Rumours and leaks are circulating like wildfire that legions of foreign workers are being mobilised and transported by air to vote for BN in tomorrow’s election. Organisations like Anyone/Anything But UMNO (ABU) are preparing to monitor polling stations tomorrow, and one of their aims is to identify these workers and discourage them from voting.

Yet if these workers really have been granted citizenship and voting rights, then can they really be held to remain ‘foreign’ workers? If they are citizens and voters, then no matter the basis on which their citizenship was granted, why not attempt to gauge their views on the election also?

This worker claimed he had not been offered an identity card, and the citizenship indicated by its possession, and so could not vote. Yet he also claimed to know numbers of other workers who do hold ICs (national identity cards): Bangladeshis, Pakistanis and Indonesians. His brother also held an IC, but that was different, he said. That was “legitimate” citizenship, gained after he married a Malay woman and was naturalised. It was important to this worker that this distinction was made and understood.

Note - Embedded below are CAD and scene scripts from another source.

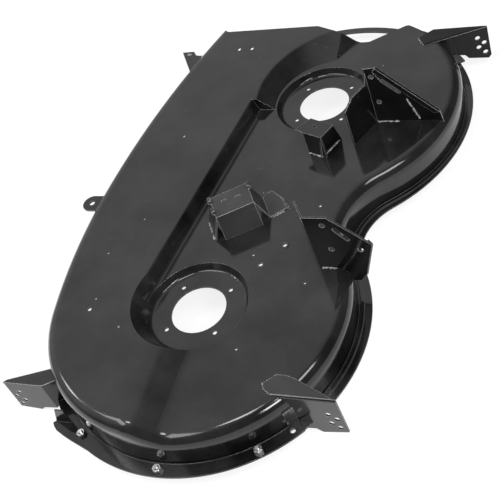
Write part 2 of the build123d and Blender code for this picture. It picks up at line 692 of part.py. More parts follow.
def hanger(x, profile, holes, slot_points, wing_profile, wing_deg, turn):
    """Upright hanger plate across the deck with a wing bent towards its twin."""
    plate = Pos(x, 0, 0) * extrude(Plane.YZ * make_face(Polyline(*profile, close=True)), bracket_sheet)
    plate = plate - side_holes(holes, hanger_hole_r) - side_slot(slot_points, hanger_slot_width)
    angle = wing_deg if turn > 0 else 180 - wing_deg
    wing_dir = Vector(cos(radians(angle)), sin(radians(angle)), 0)
    start_x = x if turn > 0 else x + bracket_sheet
    wing_start = (start_x, profile[0][0], 0)
    wing_plane = Plane(origin=wing_start, x_dir=wing_dir, z_dir=wing_dir.cross(Vector(0, 0, 1)))
    wing = extrude(wing_plane * make_face(Polyline(*wing_profile, close=True)), turn * bracket_sheet)
    return plate + wing


rear_hanger_left = hanger(
    hanger_left_x, hanger_left_profile, hanger_left_holes, hanger_left_slot, hanger_left_wing,
    hanger_left_wing_deg, 1)
lip_top = Vector(hanger_left_x, *hanger_left_profile[3])
lip_low = Vector(hanger_left_x, *hanger_left_profile[4])
lip_outward = (lip_low - lip_top).normalized().cross(Vector(1, 0, 0)) * -1
lip = Vector(hanger_left_lip_out, 0, 0) + lip_outward * hanger_left_lip_back
lip_into = (lip_low - lip_top).cross(lip).normalized()
lip_into = lip_into * (bracket_sheet if lip_into.X > 0 else -bracket_sheet)
rear_hanger_left += plate_between(lip_top, lip_low, lip_low + lip, lip_top + lip, lip_into)
rear_hanger_left -= shell_body
rear_hanger_right = hanger(
    hanger_right_x, hanger_right_profile, hanger_right_holes, hanger_right_slot, hanger_right_wing,
    hanger_right_wing_deg, -1)
hem_face = make_face(Polyline(*hanger_right_hem, close=True))
rear_hanger_right += Pos(hanger_right_x, 0, 0) * extrude(Plane.YZ * hem_face, -bracket_sheet)
rear_hanger_right -= shell_body

pieces = {
    "shell": shell,
    "discharge_hoop": hoop,
    "skirt_strip": strip,
    "skirt_bolts": skirt_bolts,
    "skirt_nuts": skirt_nuts,
    "front_left_bracket": front_left_bracket,
    "rear_left_bracket": rear_left_bracket,
    "rear_right_bracket": rear_right_bracket,
    "front_hanger_tab": front_hanger_tab,
    "front_slot_tab": front_slot_tab,
    "belt_guard_bracket": belt_guard_bracket,
    "spindle_side_bracket": spindle_side_bracket,
    "rear_hanger_left": rear_hanger_left,
    "rear_hanger_right": rear_hanger_right,
}
os.makedirs("parts", exist_ok=True)
for name, piece in pieces.items():
    export_step(piece, f"parts/{name}.step")
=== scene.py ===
import logging
from dataclasses import dataclass
from enum import Enum
from math import cos, pi, radians, sin

import bmesh
import bpy
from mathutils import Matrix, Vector


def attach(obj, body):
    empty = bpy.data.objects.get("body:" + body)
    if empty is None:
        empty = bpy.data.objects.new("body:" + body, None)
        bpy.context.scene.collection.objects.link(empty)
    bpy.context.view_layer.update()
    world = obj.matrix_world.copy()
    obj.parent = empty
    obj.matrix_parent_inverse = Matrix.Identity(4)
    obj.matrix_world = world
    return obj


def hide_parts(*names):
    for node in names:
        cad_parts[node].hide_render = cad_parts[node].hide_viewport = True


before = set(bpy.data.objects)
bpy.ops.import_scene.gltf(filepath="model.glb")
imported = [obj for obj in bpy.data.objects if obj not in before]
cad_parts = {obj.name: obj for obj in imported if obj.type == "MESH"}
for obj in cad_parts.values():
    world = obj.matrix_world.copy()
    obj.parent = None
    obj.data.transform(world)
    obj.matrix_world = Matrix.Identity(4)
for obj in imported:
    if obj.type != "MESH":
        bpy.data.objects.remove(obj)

LOG = logging.getLogger("mower_deck")
MM = 0.001
NODE_COLUMNS = 9
NODE_CELL = (220, -260)
Point = tuple[float, float, float]
Ring = tuple[float, float]
Colour = tuple[float, float, float, float]


def grey(level: float, blue: float | None = None) -> Colour:
    """Opaque grey of one level, with its blue a little off where it is given."""
    return (level, level, level if blue is None else blue, 1.0)


def between(start: float, end: float, part: float) -> float:
    """Value that lies a part of the way from start to end."""
    return start + (end - start) * part


# Node helpers


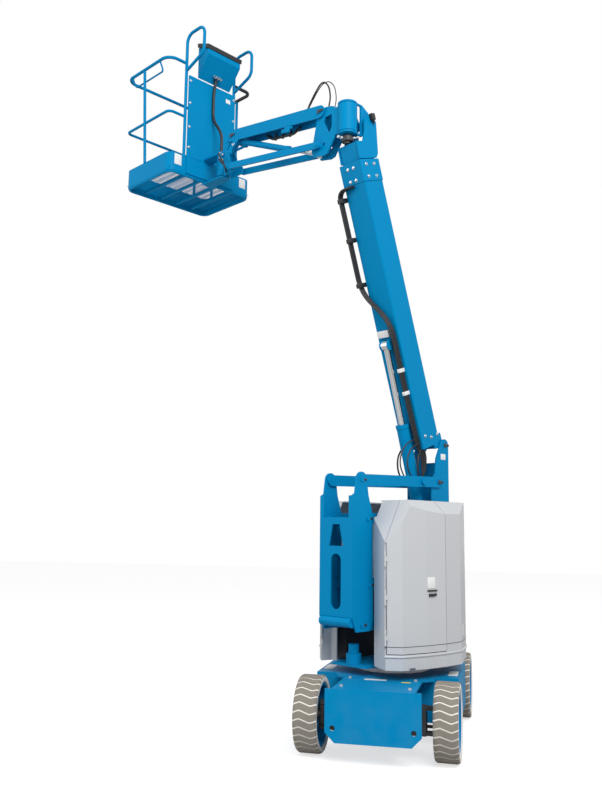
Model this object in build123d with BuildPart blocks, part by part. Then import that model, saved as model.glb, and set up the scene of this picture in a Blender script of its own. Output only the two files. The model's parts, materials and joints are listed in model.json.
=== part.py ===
from build123d import *
from math import atan2, cos, degrees, hypot, radians, sin
import os

# Articulating boom lift. Millimetres, +Z up, ground at Z = 0.
# The chassis drives towards -Y. Each assembly is modelled in its own frame, with x forward,
# y to the left and z up, and is set in place by the chain of places below.

# ---------------------------------------------------------------- stored pose, degrees
swing_angle = -31.5          # turntable from straight ahead, seen from above
riser_angle = 1.5            # lower riser arm above level
boom_angle = 70.6            # main boom above level
jib_swing_angle = -90.0      # jib from the boom's heading
jib_angle = 8.5              # jib above level
platform_angle = 0.0         # platform from square to the jib

# ---------------------------------------------------------------- running gear
wheel_base = 1600
wheel_track = 1010
tyre_diameter = 560
tyre_width = 180
rim_diameter = 452
rim_width = 160
disc_offset = 12             # wheel disc from the tyre's middle, outboard
disc_thickness = 16
spigot_radius = 28
running_clearance = 0.5      # pins and spindles in their bores
moving_gap = 5               # between plates that pass each other
king_pin_y = 425
king_pin_radius = 16
yoke_radius = 30
steering_arm_length = 120
steering_arm_width = 38
tie_rod_height = 214

# ---------------------------------------------------------------- chassis
frame_length = 2190
deck_height = 520
belly_height = 180
front_beam_width = 430       # between the steered wheels
rear_beam_width = 660        # between the driven wheels
body_width = 1120            # between the front and the rear wheels
body_front = 400             # front end of the wide body
body_rear = -490
bumper_width = 690
bumper_thickness = 14
bumper_low = 150
bumper_corner = 70
tie_down = (290, 250)        # tie-down holes, across and up
tie_down_radius = 20
slew_radius = 300
slew_ring_height = 55

# ---------------------------------------------------------------- lateral layers, from the middle
boom_width = 240
boom_depth = 250
upright_plate = 12
arm_plate = 14
riser_plate = 15
upright_inner = boom_width / 2 + moving_gap
arm_inner = upright_inner + upright_plate + moving_gap
riser_inner = arm_inner + arm_plate + moving_gap
riser_outer = riser_inner + riser_plate

# ---------------------------------------------------------------- turntable and riser
base_height = deck_height + slew_ring_height + moving_gap
base_thickness = 20
floor_height = base_height + base_thickness
base_radius = 470
arm_length = 1050            # pin to pin, lower and upper arms alike
lower_pin_x = 600            # lower arm's front pin when the arm is level
lower_pivot_x = lower_pin_x - arm_length
lower_pivot_z = 887
lower_link_offset = (-90, 300)    # lower link's pins from the lower arm's pins
ear_height = 1130            # upper arm's pin above the lower arm's pin on the mid riser
upper_link_offset = (-74, -306)   # upper link's pins from the upper arm's pins
arm_depth = 90
link_depth = 84
riser_pin_radius = 20
riser_cylinder_foot = (845, 100)   # on the lower arm, from its rear pin
riser_cylinder_head = (900, -80)  # on the upper link, from its rear pin

# ---------------------------------------------------------------- upright and main boom
boom_pivot = (-120, 338)     # from the upper arm's pin on the upright
lift_foot = (78, -270)       # lift cylinder's foot pin, from the same pin
boom_pin_radius = 24
boom_tube_start = 40
boom_tube_end = 2600
boom_top = -34               # tube's top face from the pivot, across the boom
boom_wall = 10
collar_length = 185          # band round the outer tube's end
boom_stroke = 1200
inner_width = 200
inner_depth = 206
inner_tail = 1200
inner_end = boom_tube_end + 160
lift_head = (1000, -335)     # lift cylinder's head pin, along and across the boom
level_pin = (inner_end + 170, 14)    # level bracket's pin, along and across the boom
level_pin_radius = 18
cheek_thickness = 12

# ---------------------------------------------------------------- jib
swivel_reach = 205           # level pin to the jib's swivel axis
swivel_radius = 85
swivel_top = 125             # of the upper disc, from the level pin
swivel_low = -165
swivel_disc = 16
swivel_shaft = 30
jib_length = 1220
jib_pin = (270, 122)         # jib arm's pin from the swivel axis, at the level pin's height
jib_link_offset = (5, -322)  # lower link's pins from the arm's pins
jib_foot = (340, -235)       # jib cylinder's rod pin on the base
jib_head = (1150, -45)       # jib cylinder's barrel pin on the arm
jib_arm_width = 150
jib_arm_depth = 115
jib_pin_radius = 18
spine_inner = 40
spine_plate = 15

# ---------------------------------------------------------------- platform
rotator_reach = 200          # jib's end pin to the platform's turning axis
platform_reach = 270         # turning axis to the platform's rear face
platform_length = 1060
platform_depth = 775
platform_shift = -57         # platform's middle from the jib's middle
platform_drop = 330          # jib's end pin to the platform's underside
rail_height = 1210
slot_pitch = 21              # grating
slot_width = 11
slot_count = 48
rail_radius = 16


def placed(x, z, pitch=0.0, y=0.0, turn=0.0):
    """A frame at (x, y, z), pitched up by `pitch` and turned by `turn` degrees."""
    return Location((x, y, z), (0, -pitch, turn))


def reach(start, length, pitch):
    """The point at `length` from `start` in a side view, `pitch` degrees above level."""
    return (start[0] + length * cos(radians(pitch)), start[1] + length * sin(radians(pitch)))


def turned(point, pitch):
    """A side-view point turned up by `pitch` degrees about the origin."""
    c, s = cos(radians(pitch)), sin(radians(pitch))
    return (point[0] * c - point[1] * s, point[0] * s + point[1] * c)


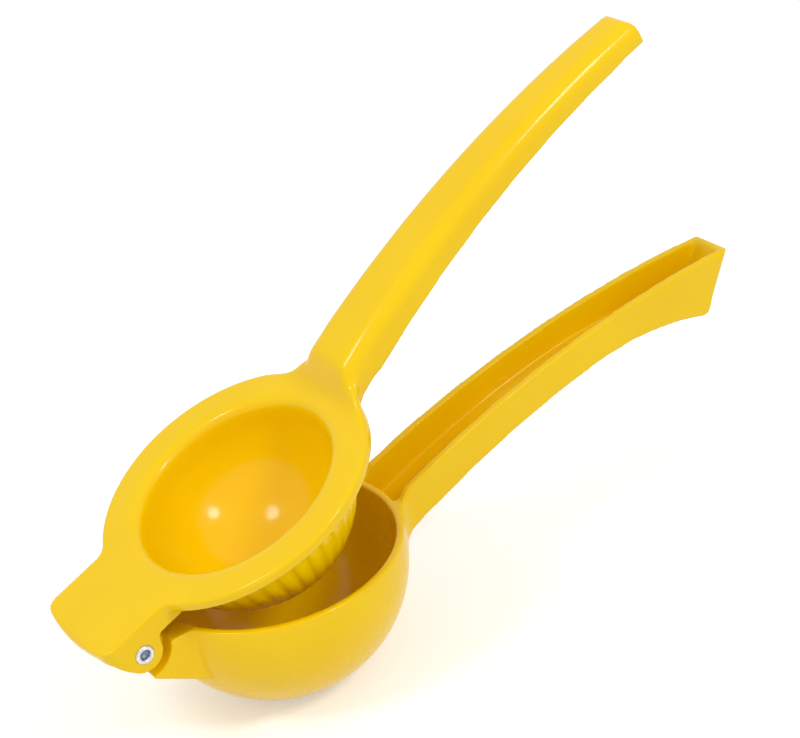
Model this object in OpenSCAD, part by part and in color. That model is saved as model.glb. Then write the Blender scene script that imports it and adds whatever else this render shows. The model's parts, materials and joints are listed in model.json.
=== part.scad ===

So did he want an IC? Not on this basis. Not for the election. “Dia orang bagi IC pun saya tak mau.” Why? Because “Malaysia punya politik orang curi-curi bikin. Tada lawan, tada action.” It turned out this worker was a man of action; a committed political activist and party worker in Bangladesh. Which party? He didn’t say any more than “Itu parti lawan sama itu Sheikh Hasina party”. OK.

So what about people who wish to monitor the election and keep “foreigners”, now citizens, away? “Eh, kalau dia orang bagi Bangla punya IC, you siapa mau lawan sama dia? You orang mana? You dulu punya orang luar kah?” Good questions. On what basis can the descendants of foreign workers, now citizens, tell other foreign workers, now citizens, not to vote? I hear answers predicated on notions of “entitlement”, but then how is this entitlement constructed and defined? On the basis of years spent working in Malaya, adapting and learning the language, putting down local roots, and not planning to leave? Surely large numbers of foreign workers are in precisely that position, even if their citizenship appears to be granted for the “wrong” reasons?

This particular worker did not wish to leave Malaysia. I asked him if he’d like to stay. “Ya lah, siapa tak mau tinggal sini?”

So he’d like a future here too. But what sort of future? As a citizen? “Ya lah.” And what sort of political future? “Ayo, kalau gorrment masih ada, kalau gorrment jatuh pula, saya apa peduli?” Was he familiar with the parties involved? “Ya, saya tahu sini ada tiga parti. Itu rocket, itu bulan, itu mata. Ini parti tiga-tiga lawan sama satu parti, itu dacing.” So which did he prefer? “Saya apa peduli kalau rocket kah, bulan kah, dacing kah?”

This worker seems ready for either possible outcome tomorrow. No investment in either contending coalition. He just wants to stay in Malaysia, on some basis that he considers appropriate, and perhaps like his brother, achieve citizenship.

But what is a Malaysian citizen?

This worker’s words also raise another question. Given this worker’s lack of investment in either of tomorrow’s contending coalitions, how do we know that foreign workers will vote for Barisan, even if they are being mobilised to do so? Are there specific coercive measures that might compel these workers to vote one way, when they are presumably astute enough to identify a close race when they see one? Why would a worker who wishes to stay vote for a coalition which might just lose? Just as much as anyone else, these workers are being asked to gauge their future prospects and make a decision. Perhaps it is unwise to assume their decisions can be predicted with so much certainty in uncertain times.

How would this worker assess which way the wind’s blowing? His tip: “You tengok askar. Mana askar pergi, gorrment juga pergi. Askar tukar, gorrment tukar. Askar tada tukar, gorrment tada tukar.” (You look at the soldiers. Where the soldiers go, the government goes too. Soldiers change, government changes. Soldiers don’t change, government does not change).